Burns is the second of the Duffy’s Cut victims to be repatriated. In 2013, 18-year old John Ruddy also returned to Ireland to be reburied at Ardara, County Donegal.

In 2002, an investigation began in an attempt to discover the truth behind the deaths of the 57 workers through the Duffy's Cut archival and research project led by two professors from Malvern's Immaculata University, Bill Watson and Earl Schandelmeier, and Bill’s twin brother Frank.

The trio accompanied Burns on her journey home and were thanked by Fr Fee for the "courtesy and respect they have shown our Tyrone Catherine."

"You have brought Catherine back from her exile to her native pastures. Now there's no fear, no terror for Catherine anymore," he added.

Examination of Burns' remains has revealed the possibility that she was among those murdered in a desperate attempt to quell the spread of cholera. Dr William Watson, an expert on the Duffy’s Cut victims has said that her skull shows "massive perimortem violence by means of a sharp implement which would have caused her death.”

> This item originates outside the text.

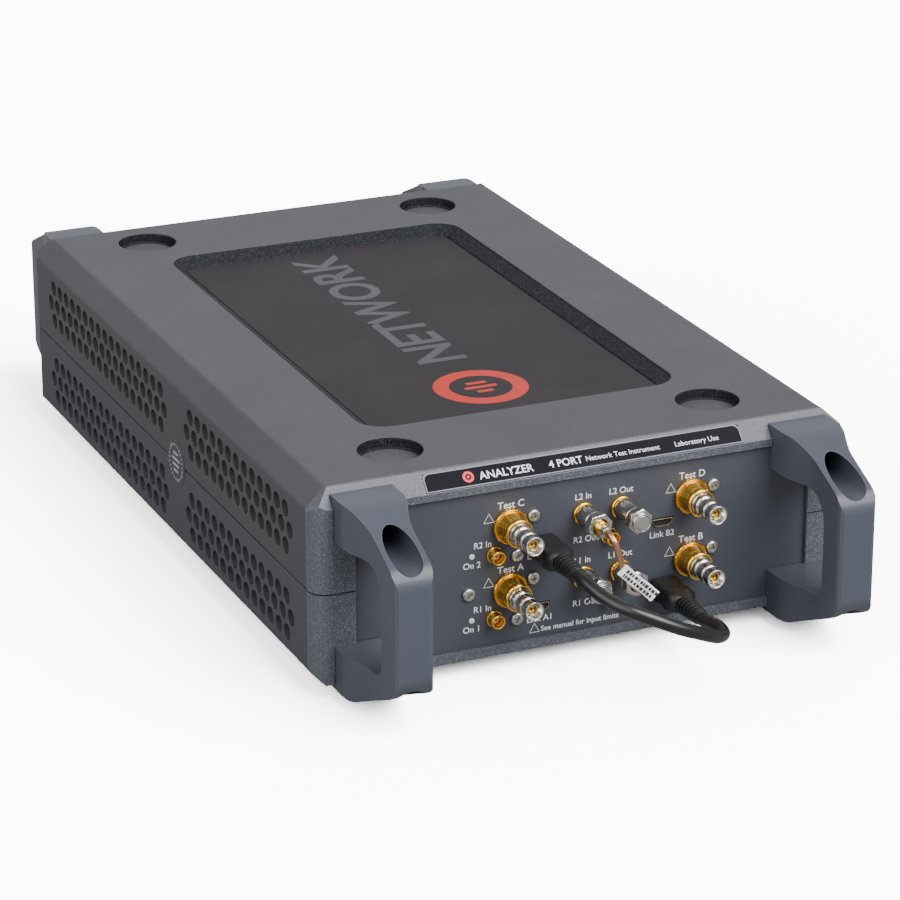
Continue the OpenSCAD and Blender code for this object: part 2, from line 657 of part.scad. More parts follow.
module power_board() color("#2f6b45") {
    box([-80, 62], [block_y + 184, y_rear - 14], [tray_z + 5, tray_z + 6.6]);
    for (x = [-70, -44]) box([x, x + 18], [block_y + 192, block_y + 212], [tray_z + 6.5, tray_z + 18]);
    for (x = [-10:14:46]) translate([x, block_y + 200, tray_z + 6.5]) cylinder(r = 5, h = 14);
}

// Fan frame with its axis along X, centred on y = 0 and z = 0.
module fan_frame() difference() {
    union() {
        difference() {
            translate([0, -fan_size / 2, -fan_size / 2]) cube([fan_t, fan_size, fan_size]);
            translate([-1, 0, 0]) rotate([0, 90, 0]) cylinder(r = fan_size / 2 - 2, h = fan_t + 2);
        }
        rotate([0, 90, 0]) cylinder(r = 9, h = 2.5);
        translate([0, 6, -1.5]) cube([2.2, fan_size / 2 - 7, 3]);
        translate([0, 1 - fan_size / 2, -1.5]) cube([2.2, fan_size / 2 - 7, 3]);
        translate([0, -1.5, 6]) cube([2.2, 3, fan_size / 2 - 7]);
        translate([0, -1.5, 1 - fan_size / 2]) cube([2.2, 3, fan_size / 2 - 7]);
    }
    translate([-1, 0, 0]) rotate([0, 90, 0]) cylinder(r = 1.55, h = 5);
}

module fan_frames() color("#222326") for (y = fan_y) translate([fan_x, y, z_mid]) fan_frame();

module fan_rotor() rotate([0, 90, 0]) {
    translate([0, 0, 3]) cylinder(r = 10.5, h = 10.5);
    translate([0, 0, 0.2]) cylinder(r = 1.5, h = 3);
    intersection() {
        translate([0, 0, 3.5]) cylinder(r = fan_size / 2 - 3, h = 9.5);
        for (k = [0:6]) rotate([0, 0, k * 360 / 7]) translate([9.5, 0, 8.2]) rotate([38, 0, 0])
            translate([0, -6.4, -0.6]) cube([20, 12.8, 1.2]);
    }
}

module fan_rotor_front() color("#2c2d31") translate([fan_x, fan_y[0], z_mid]) fan_rotor();
module fan_rotor_rear() color("#2c2d31") translate([fan_x, fan_y[1], z_mid]) fan_rotor();

module rear_jacks() color("#c9a04c") {
    for (x = [10, 26, 42]) on_rear(x, foot_h + 44) lo_jack();
    on_rear(-40, foot_h + 34) difference() {
        union() {
            translate([0, 0, -8]) cylinder(r = 6.2, h = 8 + eps);
            cylinder(r = 7.6, h = 2.2);
        }
        translate([0, 0, -6]) cylinder(r = 4.6, h = 10);
    }
    on_rear(-40, foot_h + 34) translate([0, 0, -7]) cylinder(r = 1, h = 7);
    on_rear(-16, foot_h + 34) difference() {
        translate([0, 0, -6]) linear_extrude(6.4) round_rect(8.94, 3.26, 1.6);
        translate([0, 0, -5.4]) linear_extrude(7) difference() {
            round_rect(8.34, 2.56, 1.27);
            square([6.7, 0.7], center = true);
        }
    }
}

module ground_post() color("silver") on_rear(56, foot_h + 30) {
    translate([0, 0, -4]) cylinder(r = 2, h = 14);
    translate([0, 0, eps]) cylinder(r = 4, h = 2.4, $fn = 6);
    translate([0, 0, 3.4]) cylinder(r = 4.4, h = 4);
}

cover_upper();
cover_lower();
bezel_front_upper();
bezel_front_lower();
bezel_rear_upper();
bezel_rear_lower();
front_panel();
rear_panel();
label_strip();
top_label();
seal_stickers();
handle_front_left();
handle_front_right();
handle_rear_left();
handle_rear_right();
handle_screws();
rubber_feet();
case_screws();
panel_screws();
port_1_flange();
port_2_flange();
port_3_flange();
port_4_flange();
port_1_barrel();
port_2_barrel();
port_3_barrel();
port_4_barrel();
port_contacts();
lo1_in_jack();
lo1_out_jack();
lo2_in_jack();
lo2_out_jack();
ref_jacks();
ctrl_sockets();
status_lights();
cap_nut_lo2_out();
cap_load_lo2_out();
cap_nut_lo1_in();
cap_load_lo1_in();
jumper_coax();
jumper_ferrules();
jumper_label();
jumper_nut_lo2_in();
jumper_nut_lo1_out();
control_cable();
control_plug_s2();
control_plug_m1();
chassis_tray();
front_board();
rf_block_lower();
rf_block_upper();
module_board_lower();
module_board_upper();
heat_sinks();
power_board();
fan_frames();
fan_rotor_front();
fan_rotor_rear();
rear_jacks();
ground_post();
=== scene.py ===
"""Visual model of a two-module vector network analyzer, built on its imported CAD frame."""

import logging
import math
import random
from collections.abc import Callable, Sequence
from dataclasses import dataclass
from enum import Enum

import bmesh
import bpy
from mathutils import Matrix, Vector


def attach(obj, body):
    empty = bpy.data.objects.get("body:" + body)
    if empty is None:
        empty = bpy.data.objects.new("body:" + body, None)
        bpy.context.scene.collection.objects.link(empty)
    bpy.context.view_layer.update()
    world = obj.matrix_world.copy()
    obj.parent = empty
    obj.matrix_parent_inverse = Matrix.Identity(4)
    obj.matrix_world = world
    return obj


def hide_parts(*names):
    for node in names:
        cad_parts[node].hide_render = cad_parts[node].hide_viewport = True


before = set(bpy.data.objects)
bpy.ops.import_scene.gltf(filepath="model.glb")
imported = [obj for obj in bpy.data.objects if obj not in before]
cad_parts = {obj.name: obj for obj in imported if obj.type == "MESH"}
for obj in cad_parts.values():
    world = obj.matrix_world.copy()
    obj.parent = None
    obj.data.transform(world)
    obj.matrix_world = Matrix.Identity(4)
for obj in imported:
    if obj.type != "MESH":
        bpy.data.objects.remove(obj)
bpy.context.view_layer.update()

LOG = logging.getLogger("analyzer")
MM = 0.001
FULL_TURN = 2 * math.pi
Point = tuple[float, float, float]
Flat = tuple[float, float]
Object = bpy.types.Object
Tree = bpy.types.NodeTree
Material = bpy.types.Material

# The case's main sizes in metres, as the CAD model has them.
HALF_W = 98 * MM
FOOT_H = 3 * MM
Z_MID = 38.5 * MM
Z_TOP = 74 * MM
Y_COVER = -139.5 * MM
Y_REAR = 142.5 * MM
Y_FACE = -146.5 * MM
Y_BACK = 146.5 * MM
Y_PANEL = -145 * MM
Y_PANEL_BACK = 145 * MM
ROW_Z = (29 * MM, 52 * MM)
PORT_X = (-28 * MM, 39 * MM)
LO_X = (-1 * MM, 13 * MM)
REF_X = (-33.5 * MM, 8.5 * MM)
CTRL_X = (-17 * MM, 28.6 * MM)
REF_DROP = 9.5 * MM
CTRL_DROP = 8.3 * MM
LIGHT_X = -41.5 * MM
LIGHT_DROP = 9.2 * MM
HANDLE_X = 80 * MM
WELL_V = 25 * MM
STACK_X = 59 * MM
STACK_Y = (-117.5 * MM, 124.5 * MM)
THIN_INK = 0.03 * MM


class Slot(Enum):
    """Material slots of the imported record."""

    COVER = "cover_paint"
    HANDLE = "handle_paint"
    PANEL = "panel_paint"
    STRIP = "strip_film"
    FILM = "label_film"
    STICKER = "sticker_film"
    BLACK_STEEL = "black_steel"
    STEEL = "plain_steel"
    POLISHED = "polished_steel"
    GOLD = "gold_plate"
    SHELL = "socket_shell"
    LENS = "light_lens"
    COAX = "copper_coax"
    FLAG = "flag_label"
    JACKET = "black_jacket"
    PLASTIC = "black_plastic"
    RUBBER = "foot_rubber"
    FAN = "fan_plastic"


class Body(Enum):
    """Moving bodies of the CAD frame."""

    CASE = "case"
    FAN_FRONT = "fan_front"
    FAN_REAR = "fan_rear"
    JUMPER = "jumper"
    NUT_TOP = "jumper_nut_top"
    NUT_BOTTOM = "jumper_nut_bottom"
    CAP_TOP = "cap_lo2_out"
    CAP_NUT_TOP = "cap_nut_lo2_out"
    CAP_BOTTOM = "cap_lo1_in"
    CAP_NUT_BOTTOM = "cap_nut_lo1_in"
    LEAD = "control_lead"


# ---- shared shader groups ----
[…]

"We believe Catherine was murdered in an attempt to contain the cholera epidemic, which the locals believed was being spread by the immigrant railroad workers.

"The workers were a convenient scapegoat for the community, which did not understand the etiology of the disease," he continued.

"For the sake of justice and righting a historical wrong this goes a long way. This is huge. From our perspective this is overwhelming actually.

“She had no one to advocate for her over in our country in 1832, so we see it as our mission to advocate for her and for the others who died there.”